DIRECTIVE >>
Go from the first line to the line with "length * 0.1)" and return those lines verbatim, ends included.

━━━ DATA LINES

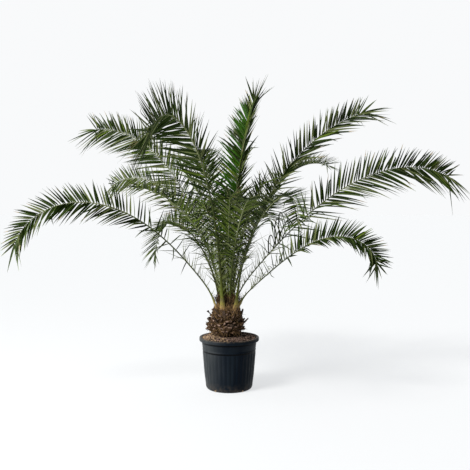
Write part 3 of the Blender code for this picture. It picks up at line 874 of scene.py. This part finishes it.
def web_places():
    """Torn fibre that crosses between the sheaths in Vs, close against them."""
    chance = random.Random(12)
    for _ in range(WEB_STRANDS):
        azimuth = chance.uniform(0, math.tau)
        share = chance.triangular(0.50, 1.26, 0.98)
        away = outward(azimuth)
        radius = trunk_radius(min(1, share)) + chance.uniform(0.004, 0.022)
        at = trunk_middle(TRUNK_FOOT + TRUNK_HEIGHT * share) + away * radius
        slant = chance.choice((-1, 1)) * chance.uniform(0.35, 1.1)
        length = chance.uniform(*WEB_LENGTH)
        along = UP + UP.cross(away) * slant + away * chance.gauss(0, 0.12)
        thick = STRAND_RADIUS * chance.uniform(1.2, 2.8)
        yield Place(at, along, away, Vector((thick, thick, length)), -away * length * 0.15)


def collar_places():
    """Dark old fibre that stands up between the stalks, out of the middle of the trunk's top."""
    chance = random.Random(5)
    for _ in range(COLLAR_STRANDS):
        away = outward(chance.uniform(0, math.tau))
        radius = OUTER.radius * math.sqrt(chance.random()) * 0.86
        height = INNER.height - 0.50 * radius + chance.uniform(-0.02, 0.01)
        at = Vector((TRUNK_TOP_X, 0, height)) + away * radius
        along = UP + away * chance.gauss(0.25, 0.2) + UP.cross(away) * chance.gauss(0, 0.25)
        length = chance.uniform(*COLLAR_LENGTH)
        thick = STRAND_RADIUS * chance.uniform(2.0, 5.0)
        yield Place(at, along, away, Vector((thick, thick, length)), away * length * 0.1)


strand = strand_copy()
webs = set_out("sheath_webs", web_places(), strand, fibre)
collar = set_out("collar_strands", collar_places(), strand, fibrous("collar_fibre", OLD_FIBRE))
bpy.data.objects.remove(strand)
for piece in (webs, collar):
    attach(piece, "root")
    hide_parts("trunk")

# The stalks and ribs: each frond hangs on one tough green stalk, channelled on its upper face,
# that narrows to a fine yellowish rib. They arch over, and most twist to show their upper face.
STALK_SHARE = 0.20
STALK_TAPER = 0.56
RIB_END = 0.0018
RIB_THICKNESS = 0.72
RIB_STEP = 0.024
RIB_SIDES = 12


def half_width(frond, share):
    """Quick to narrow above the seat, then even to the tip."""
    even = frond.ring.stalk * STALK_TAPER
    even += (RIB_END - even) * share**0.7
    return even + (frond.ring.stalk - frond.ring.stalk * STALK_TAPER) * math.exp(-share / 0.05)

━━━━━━

RESULT OF THIS TASK >>
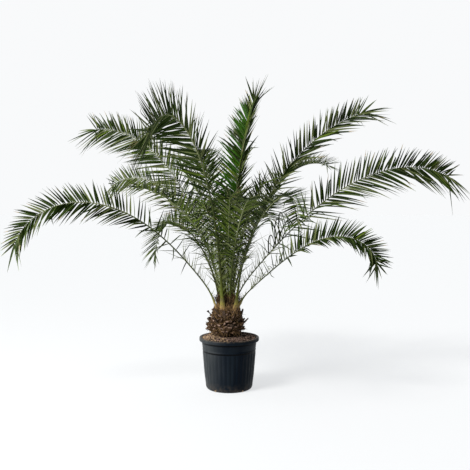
Write part 3 of the Blender code for this picture. It picks up at line 874 of scene.py. This part finishes it.
def web_places():
    """Torn fibre that crosses between the sheaths in Vs, close against them."""
    chance = random.Random(12)
    for _ in range(WEB_STRANDS):
        azimuth = chance.uniform(0, math.tau)
        share = chance.triangular(0.50, 1.26, 0.98)
        away = outward(azimuth)
        radius = trunk_radius(min(1, share)) + chance.uniform(0.004, 0.022)
        at = trunk_middle(TRUNK_FOOT + TRUNK_HEIGHT * share) + away * radius
        slant = chance.choice((-1, 1)) * chance.uniform(0.35, 1.1)
        length = chance.uniform(*WEB_LENGTH)
        along = UP + UP.cross(away) * slant + away * chance.gauss(0, 0.12)
        thick = STRAND_RADIUS * chance.uniform(1.2, 2.8)
        yield Place(at, along, away, Vector((thick, thick, length)), -away * length * 0.15)


def collar_places():
    """Dark old fibre that stands up between the stalks, out of the middle of the trunk's top."""
    chance = random.Random(5)
    for _ in range(COLLAR_STRANDS):
        away = outward(chance.uniform(0, math.tau))
        radius = OUTER.radius * math.sqrt(chance.random()) * 0.86
        height = INNER.height - 0.50 * radius + chance.uniform(-0.02, 0.01)
        at = Vector((TRUNK_TOP_X, 0, height)) + away * radius
        along = UP + away * chance.gauss(0.25, 0.2) + UP.cross(away) * chance.gauss(0, 0.25)
        length = chance.uniform(*COLLAR_LENGTH)
        thick = STRAND_RADIUS * chance.uniform(2.0, 5.0)
        yield Place(at, along, away, Vector((thick, thick, length)), away * length * 0.1)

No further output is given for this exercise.